Michel Lalande, lui, agira comme chef d'orchestre pour l'ensemble de l'opération.

Le premier projet de contrat arrive deux jours plus tard. Michel Lalande le reçoit sur son BlackBerry alors qu'il se trouve à Las Vegas pour l'enterrement de vie de garçon d'un bon copain. C'est de sa chambre d'hôtel qu'il le lit et y apporte ses commentaires. Cette première mouture est envoyée en milieu de semaine aux avocats de l'autre partie, du cabinet Torys, de Toronto.

Ce premier jet n'est pas mal du tout, à tel point que les avocats de Torys le qualifient de fair. Il faut dire que tout le monde est bien conscient de l'urgence de la situation. On s'est mis en mode «raisonnable». «Ce n'était pas le temps de niaiser avec les détails», dit Michel Lalande.

Bien sûr, il y avait des enjeux importants, comme la structure fiscale et à qui reviendraient les risques de clôture.
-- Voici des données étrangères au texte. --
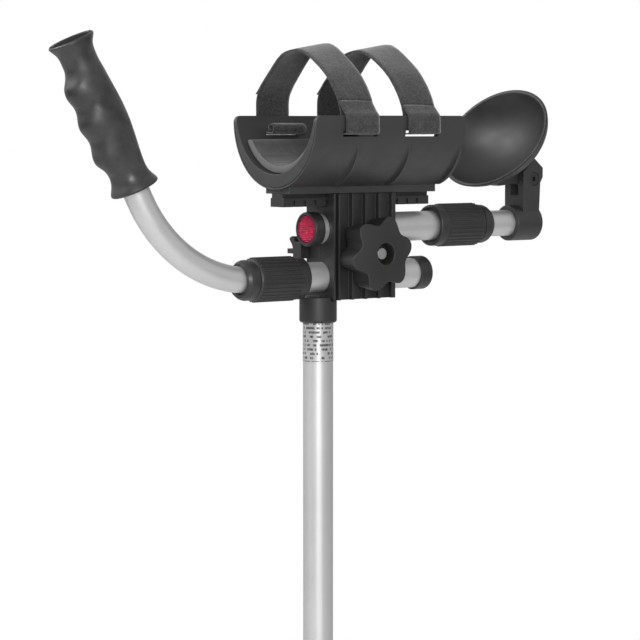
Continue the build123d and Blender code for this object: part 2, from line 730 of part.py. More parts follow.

Puisqu'il y avait deux transactions, un des points importants pour Bell était de s'assurer que sa transaction avec CTV se conclue, indépendamment de l'autre, celle où Woodbridge achète le Globe and Mail. Sur ce point, Michel Lalande était intraitable.

Le lendemain, le jeudi 2 septembre, Bell reçoit les principaux commentaires des avocats de Torys... et y répond presque sur-le-champ; le vendredi, un projet révisé est renvoyé à Torys. Dès le samedi, en plein week-end de la fête du Travail, on est presque prêt. On passe le reste de la fin de semaine à commenter l'autre projet de contrat, celui de la vente du Globe à Woodbridge.

Au même moment, les gens de CTV sont impliqués. On veut notamment s'assurer des représentations et garanties. Normal, on veut être certain que les actifs que l'on achète aujourd'hui n'auront pas subi de changements importants au moment de la clôture de la transaction. Et tout ça doit être bien inséré dans un contrat.

En parallèle, on travaille déjà sur le moment où l'on annoncera la transaction. Michel Lalande vise le vendredi 10 septembre. Mais voilà, il faut faire une présentation de la transaction au conseil d'administration, car il doit l'approuver. Il est 2h30 vendredi matin quand la transaction est finalement scellée. Michel Lalande est allé se coucher... avant de se faire réveiller trois heures plus tard pour présenter le tout par vidéoconférence aux membres du CA.